Directions for this task
The lines to print start at the one containing "The Blender code for this object continues. Write part 2, from" and end at the one containing "return np.stack([-t[:, 1], t[:, 0]], 1)"; print them exactly, ends included, and only them.

CAD and scene scripts:
* * *

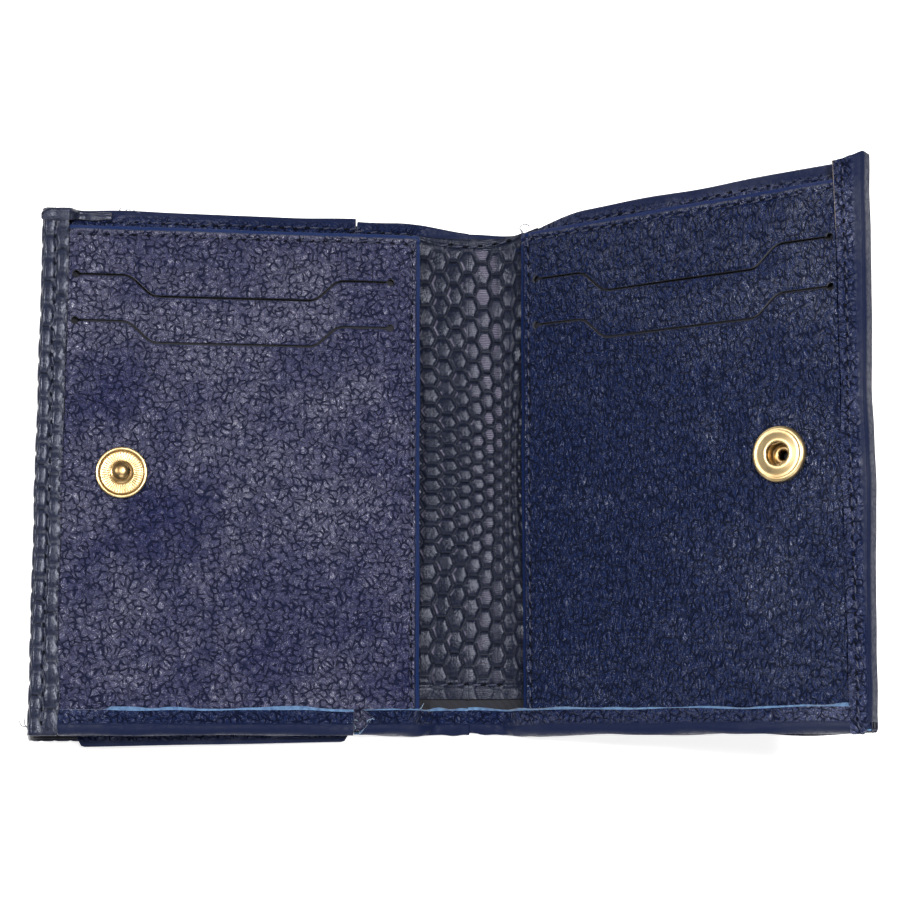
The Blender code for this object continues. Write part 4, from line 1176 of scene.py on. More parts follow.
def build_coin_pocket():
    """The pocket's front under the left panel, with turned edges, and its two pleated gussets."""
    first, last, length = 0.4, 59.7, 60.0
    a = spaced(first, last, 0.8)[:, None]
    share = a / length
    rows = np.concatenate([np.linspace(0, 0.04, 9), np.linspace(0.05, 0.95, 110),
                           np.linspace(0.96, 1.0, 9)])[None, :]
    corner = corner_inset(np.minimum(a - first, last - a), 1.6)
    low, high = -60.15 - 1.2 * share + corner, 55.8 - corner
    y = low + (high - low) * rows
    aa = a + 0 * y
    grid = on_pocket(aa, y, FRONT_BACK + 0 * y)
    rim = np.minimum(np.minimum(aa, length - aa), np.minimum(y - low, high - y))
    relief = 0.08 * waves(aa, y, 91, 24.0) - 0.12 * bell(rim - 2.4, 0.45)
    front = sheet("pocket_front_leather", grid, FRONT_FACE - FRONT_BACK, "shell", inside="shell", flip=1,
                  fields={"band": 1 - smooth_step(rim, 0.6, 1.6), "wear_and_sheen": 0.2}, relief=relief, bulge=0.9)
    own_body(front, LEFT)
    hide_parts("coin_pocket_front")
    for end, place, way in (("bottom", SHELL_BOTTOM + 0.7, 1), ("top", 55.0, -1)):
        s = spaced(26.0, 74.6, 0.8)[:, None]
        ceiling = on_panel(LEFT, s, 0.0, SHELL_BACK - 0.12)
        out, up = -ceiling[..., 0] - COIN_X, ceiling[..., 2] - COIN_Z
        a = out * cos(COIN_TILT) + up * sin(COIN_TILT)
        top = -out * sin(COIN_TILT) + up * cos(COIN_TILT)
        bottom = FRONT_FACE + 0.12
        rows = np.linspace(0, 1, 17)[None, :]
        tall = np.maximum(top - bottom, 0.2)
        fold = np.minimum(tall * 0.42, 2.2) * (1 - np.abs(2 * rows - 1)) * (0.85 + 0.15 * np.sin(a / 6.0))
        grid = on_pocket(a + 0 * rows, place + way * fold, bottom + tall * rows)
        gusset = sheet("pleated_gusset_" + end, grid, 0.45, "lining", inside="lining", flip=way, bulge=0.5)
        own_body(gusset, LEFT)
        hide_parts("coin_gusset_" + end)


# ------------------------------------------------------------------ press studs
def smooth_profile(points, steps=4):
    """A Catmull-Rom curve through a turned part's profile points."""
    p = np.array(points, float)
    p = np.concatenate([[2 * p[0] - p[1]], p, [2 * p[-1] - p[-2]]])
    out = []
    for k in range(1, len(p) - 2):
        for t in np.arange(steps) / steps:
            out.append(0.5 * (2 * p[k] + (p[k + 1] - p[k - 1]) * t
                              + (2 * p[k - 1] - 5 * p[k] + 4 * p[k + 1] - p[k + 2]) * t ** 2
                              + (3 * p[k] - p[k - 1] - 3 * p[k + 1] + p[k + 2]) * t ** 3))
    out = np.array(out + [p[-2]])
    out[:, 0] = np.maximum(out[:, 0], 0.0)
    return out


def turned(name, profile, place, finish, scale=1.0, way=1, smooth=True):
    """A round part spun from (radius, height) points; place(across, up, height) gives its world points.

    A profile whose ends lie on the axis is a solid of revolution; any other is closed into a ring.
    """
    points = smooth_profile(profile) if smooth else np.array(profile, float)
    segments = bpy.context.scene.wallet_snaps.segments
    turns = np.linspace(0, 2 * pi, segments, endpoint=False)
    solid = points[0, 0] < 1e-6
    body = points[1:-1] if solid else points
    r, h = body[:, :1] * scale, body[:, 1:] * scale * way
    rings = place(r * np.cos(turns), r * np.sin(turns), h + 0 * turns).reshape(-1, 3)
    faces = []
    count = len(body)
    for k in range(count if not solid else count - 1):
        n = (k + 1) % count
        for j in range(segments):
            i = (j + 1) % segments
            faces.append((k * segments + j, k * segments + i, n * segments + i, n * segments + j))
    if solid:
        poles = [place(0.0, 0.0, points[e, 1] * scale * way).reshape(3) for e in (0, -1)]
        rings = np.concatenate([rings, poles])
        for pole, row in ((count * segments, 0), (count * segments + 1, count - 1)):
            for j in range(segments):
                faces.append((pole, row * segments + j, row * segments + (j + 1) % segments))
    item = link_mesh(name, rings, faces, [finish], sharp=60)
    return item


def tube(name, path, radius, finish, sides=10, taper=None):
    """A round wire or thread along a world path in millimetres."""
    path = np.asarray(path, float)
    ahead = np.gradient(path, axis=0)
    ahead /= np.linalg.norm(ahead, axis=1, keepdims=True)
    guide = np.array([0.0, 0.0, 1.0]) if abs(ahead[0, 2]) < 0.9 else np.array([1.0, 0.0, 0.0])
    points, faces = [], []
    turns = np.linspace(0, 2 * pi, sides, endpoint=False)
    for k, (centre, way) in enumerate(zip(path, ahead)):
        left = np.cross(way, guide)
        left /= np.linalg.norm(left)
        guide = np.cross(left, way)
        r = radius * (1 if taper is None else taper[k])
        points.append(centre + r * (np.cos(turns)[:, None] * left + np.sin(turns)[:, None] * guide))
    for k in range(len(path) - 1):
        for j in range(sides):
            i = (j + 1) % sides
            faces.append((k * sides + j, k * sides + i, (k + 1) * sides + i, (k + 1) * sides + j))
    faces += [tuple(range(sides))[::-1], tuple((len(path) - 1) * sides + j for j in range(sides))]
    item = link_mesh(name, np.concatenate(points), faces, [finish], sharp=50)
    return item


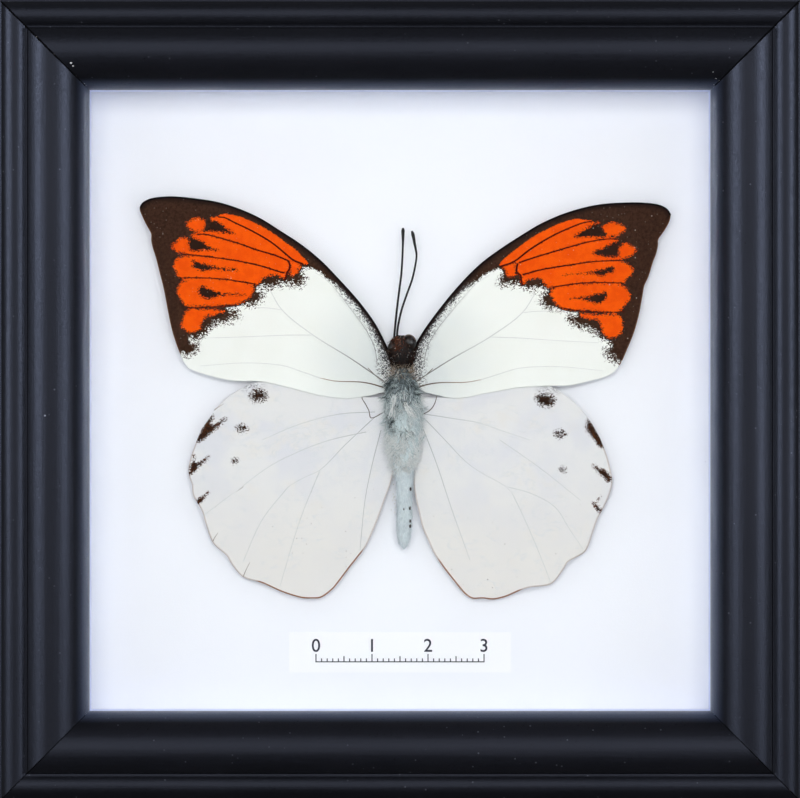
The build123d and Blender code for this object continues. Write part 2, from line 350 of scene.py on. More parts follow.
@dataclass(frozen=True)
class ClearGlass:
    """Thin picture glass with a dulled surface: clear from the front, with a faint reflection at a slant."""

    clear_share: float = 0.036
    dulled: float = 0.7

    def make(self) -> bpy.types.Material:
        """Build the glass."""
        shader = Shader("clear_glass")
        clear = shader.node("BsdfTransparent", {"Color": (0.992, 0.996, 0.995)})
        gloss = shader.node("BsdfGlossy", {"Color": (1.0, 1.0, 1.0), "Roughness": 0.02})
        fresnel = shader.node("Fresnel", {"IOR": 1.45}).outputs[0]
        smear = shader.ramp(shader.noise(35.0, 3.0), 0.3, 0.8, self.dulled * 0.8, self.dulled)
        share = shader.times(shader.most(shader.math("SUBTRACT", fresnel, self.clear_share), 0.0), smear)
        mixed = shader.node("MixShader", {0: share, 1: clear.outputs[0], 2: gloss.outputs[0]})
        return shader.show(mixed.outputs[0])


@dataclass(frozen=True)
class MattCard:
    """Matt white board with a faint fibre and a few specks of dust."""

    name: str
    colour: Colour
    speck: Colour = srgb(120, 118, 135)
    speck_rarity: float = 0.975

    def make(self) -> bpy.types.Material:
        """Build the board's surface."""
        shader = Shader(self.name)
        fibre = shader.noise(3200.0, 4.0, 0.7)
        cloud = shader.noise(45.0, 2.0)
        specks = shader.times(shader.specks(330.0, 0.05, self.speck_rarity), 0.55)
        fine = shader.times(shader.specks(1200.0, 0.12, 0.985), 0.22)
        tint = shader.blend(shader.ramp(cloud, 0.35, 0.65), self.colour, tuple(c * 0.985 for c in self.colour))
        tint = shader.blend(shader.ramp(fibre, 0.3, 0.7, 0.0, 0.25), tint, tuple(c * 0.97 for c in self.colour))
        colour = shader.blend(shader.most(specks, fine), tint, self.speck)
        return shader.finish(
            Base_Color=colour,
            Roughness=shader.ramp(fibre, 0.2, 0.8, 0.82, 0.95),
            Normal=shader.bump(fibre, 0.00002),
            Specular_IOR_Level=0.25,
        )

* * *

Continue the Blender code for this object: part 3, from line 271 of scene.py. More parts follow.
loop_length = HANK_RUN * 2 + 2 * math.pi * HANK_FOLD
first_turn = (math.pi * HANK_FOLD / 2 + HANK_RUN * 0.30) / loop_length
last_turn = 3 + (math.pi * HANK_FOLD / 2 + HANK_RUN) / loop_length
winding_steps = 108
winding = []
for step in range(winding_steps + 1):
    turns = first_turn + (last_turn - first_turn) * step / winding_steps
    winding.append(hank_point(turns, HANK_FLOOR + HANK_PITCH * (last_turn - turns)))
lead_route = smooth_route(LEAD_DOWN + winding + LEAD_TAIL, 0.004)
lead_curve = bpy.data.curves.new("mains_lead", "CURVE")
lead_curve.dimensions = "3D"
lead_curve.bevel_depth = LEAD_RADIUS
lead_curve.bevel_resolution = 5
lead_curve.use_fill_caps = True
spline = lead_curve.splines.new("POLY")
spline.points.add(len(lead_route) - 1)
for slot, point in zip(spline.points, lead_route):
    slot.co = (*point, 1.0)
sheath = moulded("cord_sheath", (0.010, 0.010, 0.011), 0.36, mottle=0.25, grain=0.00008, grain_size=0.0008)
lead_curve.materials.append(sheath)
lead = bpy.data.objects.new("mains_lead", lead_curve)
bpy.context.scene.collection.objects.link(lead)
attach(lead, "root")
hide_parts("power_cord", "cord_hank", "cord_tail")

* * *

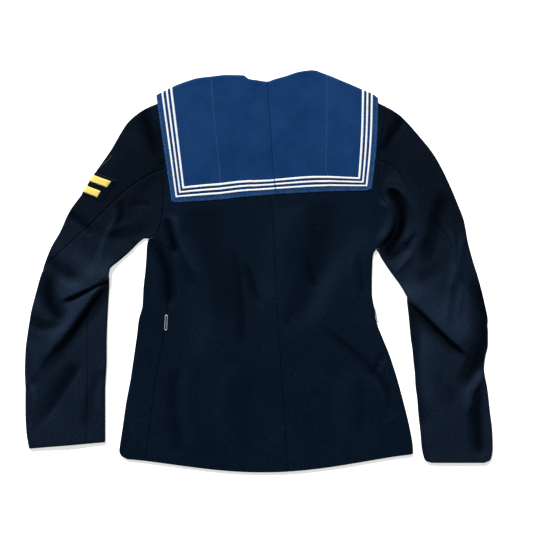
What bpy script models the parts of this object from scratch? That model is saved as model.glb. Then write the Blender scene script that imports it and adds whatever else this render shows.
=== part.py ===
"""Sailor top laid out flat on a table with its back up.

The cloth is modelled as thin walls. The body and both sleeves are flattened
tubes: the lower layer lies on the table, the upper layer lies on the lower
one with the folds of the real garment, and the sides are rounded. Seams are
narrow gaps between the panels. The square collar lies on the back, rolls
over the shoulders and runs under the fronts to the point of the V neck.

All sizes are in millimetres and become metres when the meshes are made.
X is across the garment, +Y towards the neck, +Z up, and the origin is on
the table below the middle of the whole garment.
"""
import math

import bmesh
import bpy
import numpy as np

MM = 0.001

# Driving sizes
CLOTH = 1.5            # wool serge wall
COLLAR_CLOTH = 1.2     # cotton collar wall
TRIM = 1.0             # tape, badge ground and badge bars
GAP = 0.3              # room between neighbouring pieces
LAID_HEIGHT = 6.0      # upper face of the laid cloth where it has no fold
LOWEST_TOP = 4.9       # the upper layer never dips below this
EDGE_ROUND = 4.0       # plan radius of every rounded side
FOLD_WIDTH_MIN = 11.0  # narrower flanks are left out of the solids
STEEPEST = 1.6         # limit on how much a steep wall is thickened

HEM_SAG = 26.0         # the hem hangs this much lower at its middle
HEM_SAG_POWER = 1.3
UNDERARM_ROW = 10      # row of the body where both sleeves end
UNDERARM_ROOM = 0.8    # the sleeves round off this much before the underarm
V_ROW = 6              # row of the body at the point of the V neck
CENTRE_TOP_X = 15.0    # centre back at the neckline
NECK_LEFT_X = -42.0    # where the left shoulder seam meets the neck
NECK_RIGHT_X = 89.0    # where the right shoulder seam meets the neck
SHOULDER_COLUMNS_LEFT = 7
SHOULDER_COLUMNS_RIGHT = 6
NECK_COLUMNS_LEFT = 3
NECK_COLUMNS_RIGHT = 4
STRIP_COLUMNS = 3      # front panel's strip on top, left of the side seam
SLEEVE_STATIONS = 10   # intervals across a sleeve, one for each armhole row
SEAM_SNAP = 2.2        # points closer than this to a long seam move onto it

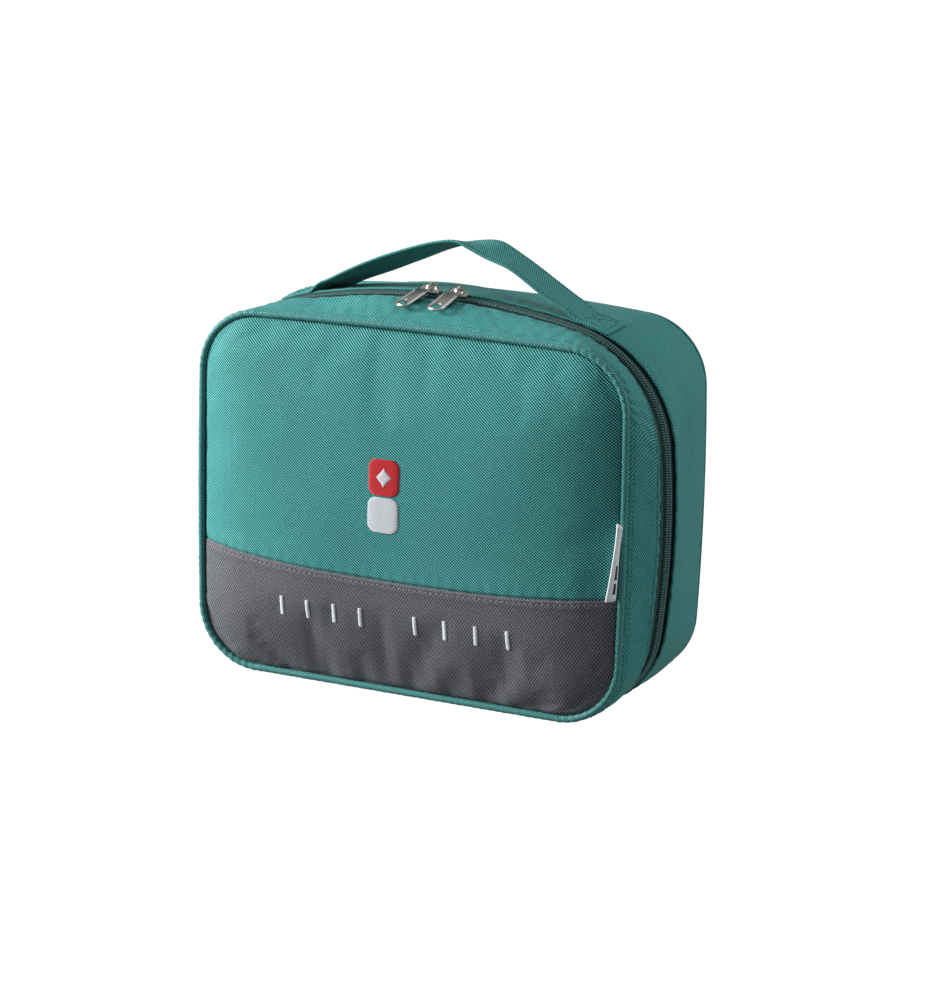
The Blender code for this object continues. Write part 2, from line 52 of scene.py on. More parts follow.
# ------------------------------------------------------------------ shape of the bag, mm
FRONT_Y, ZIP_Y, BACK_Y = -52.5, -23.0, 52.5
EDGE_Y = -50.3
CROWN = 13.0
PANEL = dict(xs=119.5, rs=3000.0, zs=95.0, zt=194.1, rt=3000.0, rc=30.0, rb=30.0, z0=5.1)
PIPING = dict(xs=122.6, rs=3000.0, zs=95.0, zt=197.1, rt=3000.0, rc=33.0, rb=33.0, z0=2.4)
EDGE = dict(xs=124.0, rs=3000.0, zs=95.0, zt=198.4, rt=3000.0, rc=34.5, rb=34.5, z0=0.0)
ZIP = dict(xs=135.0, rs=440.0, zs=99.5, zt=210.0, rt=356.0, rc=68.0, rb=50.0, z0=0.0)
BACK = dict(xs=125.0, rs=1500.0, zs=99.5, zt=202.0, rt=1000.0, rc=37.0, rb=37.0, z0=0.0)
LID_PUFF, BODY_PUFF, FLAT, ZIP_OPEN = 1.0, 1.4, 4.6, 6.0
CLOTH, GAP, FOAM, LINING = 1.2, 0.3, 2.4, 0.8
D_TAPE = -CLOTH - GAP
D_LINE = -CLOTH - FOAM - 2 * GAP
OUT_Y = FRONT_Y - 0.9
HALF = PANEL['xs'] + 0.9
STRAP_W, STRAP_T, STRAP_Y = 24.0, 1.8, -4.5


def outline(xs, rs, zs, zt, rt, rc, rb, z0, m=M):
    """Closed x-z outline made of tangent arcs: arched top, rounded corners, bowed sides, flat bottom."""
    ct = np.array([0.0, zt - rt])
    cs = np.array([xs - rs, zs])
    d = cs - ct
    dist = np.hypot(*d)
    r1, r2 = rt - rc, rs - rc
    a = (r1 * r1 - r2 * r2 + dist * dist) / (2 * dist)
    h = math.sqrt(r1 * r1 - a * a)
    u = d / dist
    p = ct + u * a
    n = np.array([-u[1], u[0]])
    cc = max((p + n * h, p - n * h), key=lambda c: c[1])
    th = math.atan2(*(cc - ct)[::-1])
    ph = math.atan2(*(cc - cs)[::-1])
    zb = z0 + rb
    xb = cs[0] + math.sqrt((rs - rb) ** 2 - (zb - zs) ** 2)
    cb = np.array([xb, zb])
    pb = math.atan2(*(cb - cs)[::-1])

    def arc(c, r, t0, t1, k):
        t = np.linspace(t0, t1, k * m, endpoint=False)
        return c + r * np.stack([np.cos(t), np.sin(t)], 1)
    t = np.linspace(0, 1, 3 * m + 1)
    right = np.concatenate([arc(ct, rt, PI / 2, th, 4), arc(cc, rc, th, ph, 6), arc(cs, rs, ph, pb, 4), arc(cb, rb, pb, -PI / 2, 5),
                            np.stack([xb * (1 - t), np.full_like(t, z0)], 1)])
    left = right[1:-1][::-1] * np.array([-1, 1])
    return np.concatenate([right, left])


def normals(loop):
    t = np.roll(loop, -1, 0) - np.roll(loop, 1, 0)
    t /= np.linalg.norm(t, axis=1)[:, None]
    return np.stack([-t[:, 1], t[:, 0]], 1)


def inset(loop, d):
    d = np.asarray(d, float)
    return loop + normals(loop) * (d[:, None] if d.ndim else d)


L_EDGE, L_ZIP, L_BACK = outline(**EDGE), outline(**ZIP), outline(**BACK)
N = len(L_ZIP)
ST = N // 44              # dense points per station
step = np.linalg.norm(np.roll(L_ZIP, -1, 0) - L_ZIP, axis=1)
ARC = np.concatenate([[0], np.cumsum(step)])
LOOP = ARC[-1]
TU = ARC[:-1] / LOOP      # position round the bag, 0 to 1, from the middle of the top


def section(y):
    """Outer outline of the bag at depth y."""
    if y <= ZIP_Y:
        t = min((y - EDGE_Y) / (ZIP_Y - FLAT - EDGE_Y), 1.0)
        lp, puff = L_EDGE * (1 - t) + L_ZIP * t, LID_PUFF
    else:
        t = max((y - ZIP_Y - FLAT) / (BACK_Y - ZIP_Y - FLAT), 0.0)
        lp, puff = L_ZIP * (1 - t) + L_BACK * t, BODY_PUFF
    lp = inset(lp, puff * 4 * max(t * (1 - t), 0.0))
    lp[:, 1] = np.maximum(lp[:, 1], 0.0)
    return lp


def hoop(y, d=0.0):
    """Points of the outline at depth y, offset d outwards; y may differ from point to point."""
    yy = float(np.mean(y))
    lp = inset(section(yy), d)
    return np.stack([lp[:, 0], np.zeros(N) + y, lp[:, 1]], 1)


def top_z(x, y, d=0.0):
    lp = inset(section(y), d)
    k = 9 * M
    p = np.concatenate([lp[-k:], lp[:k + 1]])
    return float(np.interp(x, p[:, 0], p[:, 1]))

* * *

Result for this task
The Blender code for this object continues. Write part 2, from line 52 of scene.py on. More parts follow.
# ------------------------------------------------------------------ shape of the bag, mm
FRONT_Y, ZIP_Y, BACK_Y = -52.5, -23.0, 52.5
EDGE_Y = -50.3
CROWN = 13.0
PANEL = dict(xs=119.5, rs=3000.0, zs=95.0, zt=194.1, rt=3000.0, rc=30.0, rb=30.0, z0=5.1)
PIPING = dict(xs=122.6, rs=3000.0, zs=95.0, zt=197.1, rt=3000.0, rc=33.0, rb=33.0, z0=2.4)
EDGE = dict(xs=124.0, rs=3000.0, zs=95.0, zt=198.4, rt=3000.0, rc=34.5, rb=34.5, z0=0.0)
ZIP = dict(xs=135.0, rs=440.0, zs=99.5, zt=210.0, rt=356.0, rc=68.0, rb=50.0, z0=0.0)
BACK = dict(xs=125.0, rs=1500.0, zs=99.5, zt=202.0, rt=1000.0, rc=37.0, rb=37.0, z0=0.0)
LID_PUFF, BODY_PUFF, FLAT, ZIP_OPEN = 1.0, 1.4, 4.6, 6.0
CLOTH, GAP, FOAM, LINING = 1.2, 0.3, 2.4, 0.8
D_TAPE = -CLOTH - GAP
D_LINE = -CLOTH - FOAM - 2 * GAP
OUT_Y = FRONT_Y - 0.9
HALF = PANEL['xs'] + 0.9
STRAP_W, STRAP_T, STRAP_Y = 24.0, 1.8, -4.5


def outline(xs, rs, zs, zt, rt, rc, rb, z0, m=M):
    """Closed x-z outline made of tangent arcs: arched top, rounded corners, bowed sides, flat bottom."""
    ct = np.array([0.0, zt - rt])
    cs = np.array([xs - rs, zs])
    d = cs - ct
    dist = np.hypot(*d)
    r1, r2 = rt - rc, rs - rc
    a = (r1 * r1 - r2 * r2 + dist * dist) / (2 * dist)
    h = math.sqrt(r1 * r1 - a * a)
    u = d / dist
    p = ct + u * a
    n = np.array([-u[1], u[0]])
    cc = max((p + n * h, p - n * h), key=lambda c: c[1])
    th = math.atan2(*(cc - ct)[::-1])
    ph = math.atan2(*(cc - cs)[::-1])
    zb = z0 + rb
    xb = cs[0] + math.sqrt((rs - rb) ** 2 - (zb - zs) ** 2)
    cb = np.array([xb, zb])
    pb = math.atan2(*(cb - cs)[::-1])

    def arc(c, r, t0, t1, k):
        t = np.linspace(t0, t1, k * m, endpoint=False)
        return c + r * np.stack([np.cos(t), np.sin(t)], 1)
    t = np.linspace(0, 1, 3 * m + 1)
    right = np.concatenate([arc(ct, rt, PI / 2, th, 4), arc(cc, rc, th, ph, 6), arc(cs, rs, ph, pb, 4), arc(cb, rb, pb, -PI / 2, 5),
                            np.stack([xb * (1 - t), np.full_like(t, z0)], 1)])
    left = right[1:-1][::-1] * np.array([-1, 1])
    return np.concatenate([right, left])


def normals(loop):
    t = np.roll(loop, -1, 0) - np.roll(loop, 1, 0)
    t /= np.linalg.norm(t, axis=1)[:, None]
    return np.stack([-t[:, 1], t[:, 0]], 1)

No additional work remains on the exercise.